Nationaltheater/Staatsoper.tv, 13 février
Comme celle de Falstaff, filmée sans public, le 2 décembre dernier (voir O. M. n° 169 p. 38 de février 2021), cette nouvelle production du chef-d’œuvre de Weber apparaît ponctuellement sur le site internet du Bayerische Staatsoper, le soir annoncé, avant d’y rejoindre la liste des spectacles accessibles sur « Video-on-Demand ».
Sauf que, cette fois, la représentation a davantage l’allure d’un produit impeccablement monté que d’une captation en direct. Tout paraît très soigné, voire prêt à être publié sur un éventuel DVD : physionomies crédibles en plans rapprochés, éclairages et cadrages calibrés, excellente définition de l’image et du son… En cette période de crise inédite, le Bayerische Staatsoper perfectionne son virage numérique, avec, à la clé, d’incontestables résultats d’audience.
Représentation virtuelle, sans applaudissements donc, mais aussi sans chahut, alors qu’immanquablement, le traitement déstabilisant que fait ici subir Dmitri Tcherniakov à l’ouvrage aurait suscité de mémorables démonstrations d’hostilité de la part d’un public réel. Plus de fantastique effrayant, plus d’imagerie naïve, plus de folklore, plus de chasseurs en culottes de cuir, ni de liesses populaires arrosées de bière !
Le réalisateur russe fait table rase de toutes les spécificités romantiques et germaniques de l’ouvrage et, par-là même aussi, de tout ce qui en rend la représentation notoirement difficile aujourd’hui. Ne l’intéresse que la psychologie des personnages, dans ce qui ressemble moins à une mise en scène qu’à une dissection froidement didactique, au plus près des nerfs et des névroses.
Décor neutre : une salle de réception, où se pressent des invités triés sur le volet. On assiste aux préparatifs du mariage d’Agathe, la fille de Kuno, un richissime président de société, oligarque pouvant apparemment tout se permettre, y compris d’imposer à son futur gendre, en guise d’épreuve de tir, d’abattre un individu quelconque dans la foule qui déambule en bas de l’immeuble.

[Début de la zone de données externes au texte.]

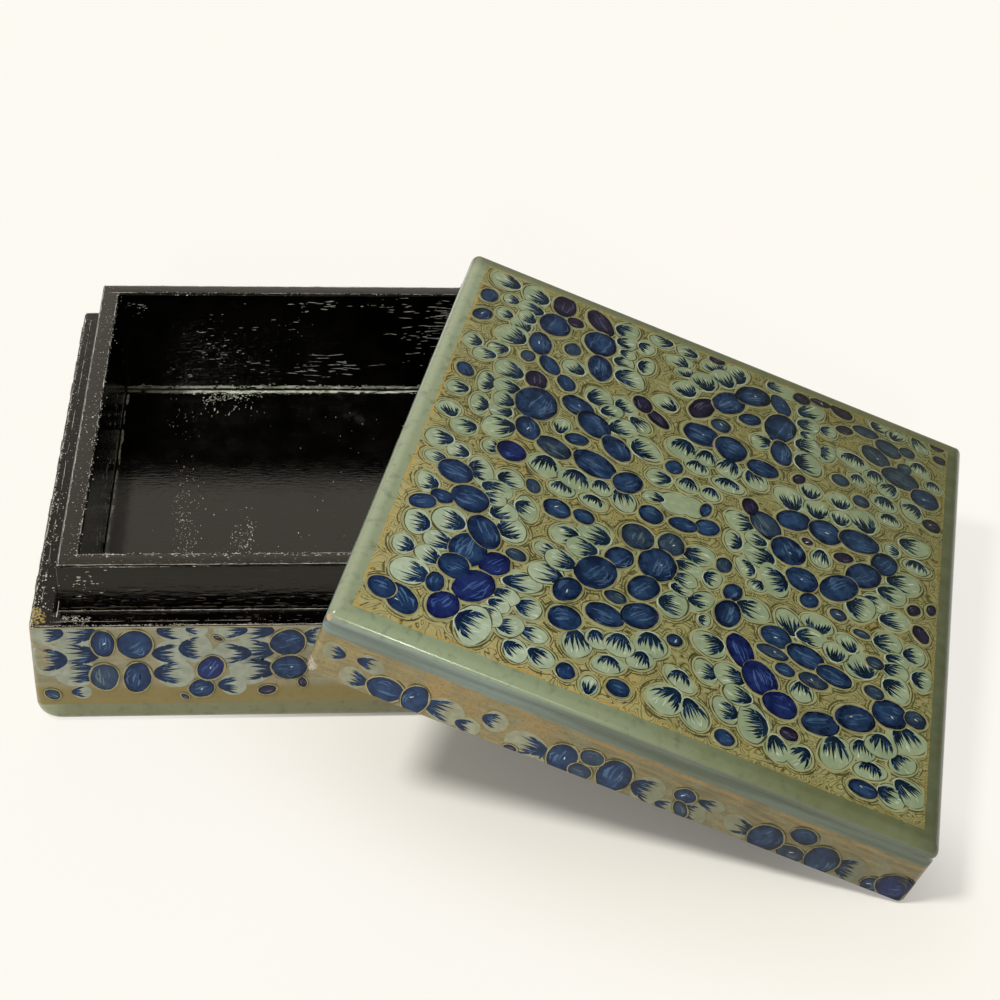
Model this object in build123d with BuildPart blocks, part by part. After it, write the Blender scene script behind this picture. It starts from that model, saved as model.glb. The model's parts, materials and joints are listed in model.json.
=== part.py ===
"""Lacquered papier mache box with a lift-off lid, in the Kashmiri manner.

A base of pressed paper boards holds a thinner inner box, whose walls stand above the base as a collar.
The lid has rim walls that slip over the collar. It lies taken off and leaning: one corner on the ground,
the left rim wall on the front of the collar and the back rim wall on the right of the collar.
Origin: centre of the underside of the base. X to the right, Y to the back, Z up. Millimetres.
"""
import os
from math import asin, cos, radians, sin, sqrt

from build123d import *

# Plan and heights
box_width = 152.0  # outside the base and the lid, along X
box_depth = 156.0  # outside the base and the lid, along Y
base_height = 30.6  # underside to the ledge that the lid closes on
collar_rise = 13.6  # inner walls above that ledge
bottom_thickness = 4.9  # board between the outer walls
floor_thickness = 5.2  # board between the inner walls, on the bottom board
lid_headroom = 3.0  # air above the collar when the lid is on
lid_top_thickness = 4.4

# Walls and their fit
outer_wall = 7.2
collar_wall = 5.2
lid_clearance = 0.4  # between the collar and the lid's rim walls, each side

# Softened edges
base_edge_round = 2.6  # round its underside
lid_edge_round = 3.0  # round its top
corner_extra = 0.2  # how much rounder the upright corners are than those edges
collar_round = 0.8  # top of the collar
worn_edge = 0.5  # rim of the lid, edge of the ledge

# Lean of the lid, measured along its own rim and along the base
left_rest_length = 42.6  # along the left rim wall, to where it rests on the front of the collar
back_rest_length = 38.2  # along the back rim wall, to where it rests on the right of the collar
rest_line_angle = 58.0  # degrees from X of the line between those two places
rest_gap = 0.3  # air left at each place where the lid bears

# Sizes that follow
base_corner_round = base_edge_round + corner_extra
lid_corner_round = lid_edge_round + corner_extra
rim_wall = outer_wall - lid_clearance
collar_top = base_height + collar_rise
rim_height = collar_rise + lid_headroom
lid_height = rim_height + lid_top_thickness
inner_width = box_width - 2 * outer_wall
inner_depth = box_depth - 2 * outer_wall
SIDES = ["front", "right", "back", "left"]


def leaning_frame():
    """Frame of the lid at rest: centred on its open rim, X and Y along its walls, Z out of its top."""
    front_spot = Vector(rim_wall, left_rest_length)
    side_spot = Vector(back_rest_length, box_depth - rim_wall)
    span = side_spot - front_spot
    along = span.normalized()
    across = Vector(along.Y, -along.X)
    tip_inset = lid_corner_round * (1 - 1 / sqrt(2))
    low_tip = Vector(box_width - tip_inset, tip_inset)
    tilt = asin(collar_top / (low_tip - front_spot).dot(across))
    heading = radians(rest_line_angle)
    level = Vector(cos(heading), sin(heading), 0)
    downhill = Vector(sin(heading) * cos(tilt), -cos(heading) * cos(tilt), -sin(tilt))
    x_dir = level * along.X + downhill * along.Y
    y_dir = level * along.Y - downhill * along.X
    z_dir = downhill.cross(level)
    front_contact = Vector(
        inner_width / 2 - span.length * cos(heading),
        -inner_depth / 2,
        collar_top + rest_gap,
    )
    # a collar corner that would reach the lid's top lifts the lid off the collar
    collar_corner = Vector(inner_width / 2, -inner_depth / 2, collar_top)
    corner_reach = (collar_corner - front_contact).dot(z_dir)
    lift = max(0, corner_reach + rest_gap - rim_height)
    to_centre_x = x_dir * (box_width / 2 - rim_wall)
    to_centre_y = y_dir * (box_depth / 2 - left_rest_length)
    centre = front_contact + to_centre_x + to_centre_y + z_dir * lift
    return Plane(origin=centre, x_dir=x_dir, z_dir=z_dir)


def save(piece, name):
    piece.part.label = name
    export_step(piece.part, f"parts/{name}.step")
    print(f"{name}: {piece.part.volume / 1000:.1f} cm3")


def wall(name, frame, side, width, depth, thickness, low, high, corner, bottom_round, top_round):
    """One mitred wall of a rectangular ring, cut out of a block whose corners and edges are softened."""
    up = Axis(frame.origin, frame.z_dir)
    run, reach = (width, depth / 2) if side % 2 == 0 else (depth, width / 2)
    with BuildPart() as piece:
        with BuildSketch(frame.offset(low)):
            RectangleRounded(width, depth, corner)
        extrude(amount=high - low)
        if bottom_round:
            fillet(piece.faces().sort_by(up)[0].edges(), bottom_round)
        if top_round:
            fillet(piece.faces().sort_by(up)[-1].edges(), top_round)
        with BuildSketch(Plane(frame.offset(low).location * Location((0, 0, 0), (0, 0, 90 * side)))):
            with BuildLine():
                Polyline(
                    (-run / 2, -reach),
                    (run / 2, -reach),
                    (run / 2 - thickness, -reach + thickness),
                    (-run / 2 + thickness, -reach + thickness),
                    close=True,
                )
            make_face()
        extrude(amount=high - low, mode=Mode.INTERSECT)
    save(piece, name)


def board(name, frame, width, depth, low, high, corner=0, top_round=0):
    """A flat board, with softened corners and top edge where it shows."""
    up = Axis(frame.origin, frame.z_dir)
    with BuildPart() as piece:
        with BuildSketch(frame.offset(low)):
            if corner:
                RectangleRounded(width, depth, corner)
            else:
                Rectangle(width, depth)
        extrude(amount=high - low)
        if top_round:
            fillet(piece.faces().sort_by(up)[-1].edges(), top_round)
    save(piece, name)


def build_base():
    """Bottom board inside four outer walls, and an inner box whose walls stand up as the collar."""
    ground = Plane.XY
    board("base_bottom_board", ground, inner_width, inner_depth, 0, bottom_thickness)
    floor_width = inner_width - 2 * collar_wall
    floor_depth = inner_depth - 2 * collar_wall
    floor_top = bottom_thickness + floor_thickness
    board("base_floor_board", ground, floor_width, floor_depth, bottom_thickness, floor_top)
    for side, place in enumerate(SIDES):
        wall(f"base_{place}_wall", ground, side, box_width, box_depth, outer_wall,
             0, base_height, base_corner_round, base_edge_round, worn_edge)
        wall(f"collar_{place}", ground, side, inner_width, inner_depth, collar_wall,
             bottom_thickness, collar_top, 2 * collar_round, 0, collar_round)


def build_lid():
    """Top board with rounded edges over four rim walls, leaning on the collar."""
    lid = leaning_frame()
    board("lid_top_board", lid, box_width, box_depth, rim_height, lid_height,
          lid_corner_round, lid_edge_round)
    for side, place in enumerate(SIDES):
        wall(f"lid_{place}_wall", lid, side, box_width, box_depth, rim_wall,
             0, rim_height, lid_corner_round, worn_edge, 0)


os.makedirs("parts", exist_ok=True)
build_base()
build_lid()
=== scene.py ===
# %% [markdown]
# # A lacquered papier mache box with its lid taken off
#
# The box is made of pressed paper boards. A low base holds a thinner inner box, whose walls
# stand up as a collar, and the lid slips over that collar. Here the lid lies taken off, leaning
# on the collar with one corner on the table. The outside is painted with blue and sage green
# flowers on an ochre ground, and everything inside is black lacquer.
#
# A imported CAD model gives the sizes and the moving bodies. The first step loads it. Nothing in
# this script moves a part of that model: it only gives each one a better looking skin.

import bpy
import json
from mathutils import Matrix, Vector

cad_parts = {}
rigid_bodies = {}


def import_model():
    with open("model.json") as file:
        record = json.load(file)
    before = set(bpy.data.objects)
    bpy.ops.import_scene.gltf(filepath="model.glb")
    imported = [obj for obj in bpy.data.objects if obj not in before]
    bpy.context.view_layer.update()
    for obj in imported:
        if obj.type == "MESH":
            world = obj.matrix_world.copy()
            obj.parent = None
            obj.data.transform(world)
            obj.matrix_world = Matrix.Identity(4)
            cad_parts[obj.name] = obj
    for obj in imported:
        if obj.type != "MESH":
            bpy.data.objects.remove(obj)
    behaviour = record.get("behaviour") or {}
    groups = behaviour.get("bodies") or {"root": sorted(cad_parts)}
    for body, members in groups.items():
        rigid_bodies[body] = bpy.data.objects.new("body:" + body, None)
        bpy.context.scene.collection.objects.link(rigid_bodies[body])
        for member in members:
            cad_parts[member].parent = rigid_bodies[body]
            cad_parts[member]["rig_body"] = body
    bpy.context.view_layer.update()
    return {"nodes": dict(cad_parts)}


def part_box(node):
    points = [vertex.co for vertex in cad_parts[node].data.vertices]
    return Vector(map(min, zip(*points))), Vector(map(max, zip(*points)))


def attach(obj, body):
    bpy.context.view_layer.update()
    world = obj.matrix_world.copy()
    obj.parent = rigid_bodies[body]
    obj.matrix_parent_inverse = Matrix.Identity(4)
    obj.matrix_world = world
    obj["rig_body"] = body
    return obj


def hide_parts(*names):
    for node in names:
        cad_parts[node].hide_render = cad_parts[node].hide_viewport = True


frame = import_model()

# %% Tools used below
import json
import math
import random

import bmesh
import bpy
from mathutils import Matrix, Vector

MM = 0.001  # the lengths in this script are millimetres, and Blender works in metres

# %% [markdown]
# ## The camera and the light
#
# The camera comes first, because it says which details matter. It stands low in front, a little
# to the left, and looks down at about 35 degrees. A matrix with the camera's right, up and
# backward directions as columns places it without any guesswork about Euler angles.

# %% Camera
camera_place = Vector((-6.04, -468.40, 343.30)) * MM
camera_heading = math.radians(6.561)  # to the right of straight back
camera_dip = math.radians(34.953)  # below the horizon
camera_roll = math.radians(3.553)


def in_scene(name, data):
    """A new object at the origin, linked to the scene."""
    thing = bpy.data.objects.new(name, data)
    bpy.context.scene.collection.objects.link(thing)
    return thing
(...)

Évidemment, le pauvre Max, gentiment arriviste, mais quand même pas préparé à ce genre de rituel initiatique, échoue piteusement, l’objectif de Kuno semblant, à terme, de le rendre complètement fou, à force de sévices psychologiques. Kaspar, l’homme de main de Kuno, paraît le mieux loti en fantasmes morbides, mais même l’innocente Ännchen, aux allures androgynes et manifestement amoureuse d’Agathe, a droit à tout un éventail de pulsions inédites.

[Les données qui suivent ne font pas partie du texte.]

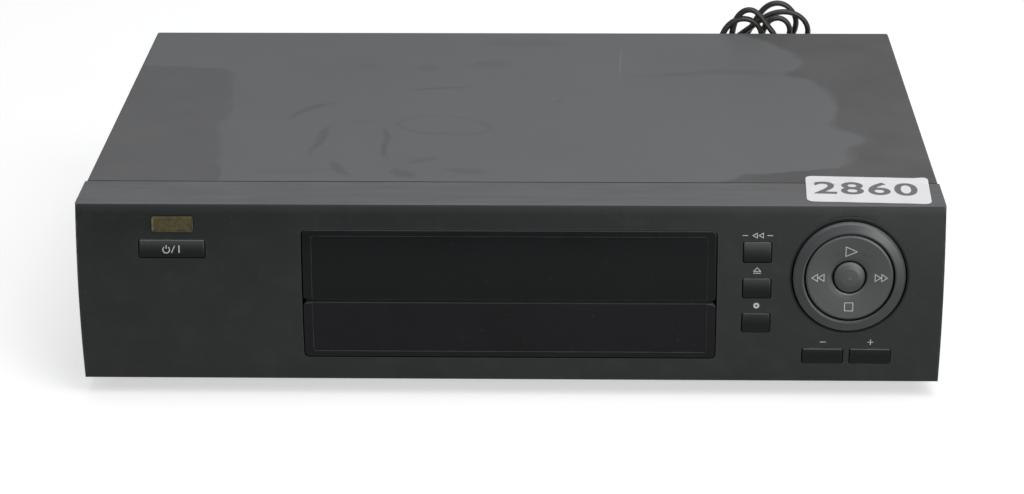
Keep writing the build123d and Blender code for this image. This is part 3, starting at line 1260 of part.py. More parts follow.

La machination est évidemment délétère, Max, complètement hagard, finissant par abattre sa bien-aimée à bout portant, et sans que le personnage de l’Ermite, dès lors simple projection onirique d’un esprit dérangé, ne puisse y changer quoi que ce soit. Dénouement inéluctable d’un spectacle intellectuellement fort, mais aussi d’une détestable absence d’empathie avec la naïveté du sujet. Somme toute, un projet qui tient debout, mais au prix d’une raideur contrainte parfois difficilement supportable.
Auditivement, en revanche, la représentation est une réussite, avec, pour joyau, l’exquise Agathe de la soprano sud-africaine Golda Schultz : un passé de dix ans déjà dans la troupe du Bayerische Staatsoper, dont elle constituait l’un des trésors les plus discrets, et une prise de rôle tout en lumière et en sensibilité. Le ténor tchèque Pavel Cernoch chante Max avec autant de lyrisme que possible, tout en restant parfaitement soumis aux exigences sadiques de la mise en scène.
Le baryton-basse américain Kyle Ketelsen est un Kaspar redoutable, voix sombre, regard d’acier, et la soprano autrichienne Anna Prohaska, une Ännchen non moins inquiétante, moins soubrette que femme fatale désabusée. Le tout sous la direction précise, passionnée mais sans pathos, du chef italien Antonello Manacorda.
Un Freischütz riche en beautés musicales, mais perpétuellement en équilibre sur le tranchant d’un rasoir.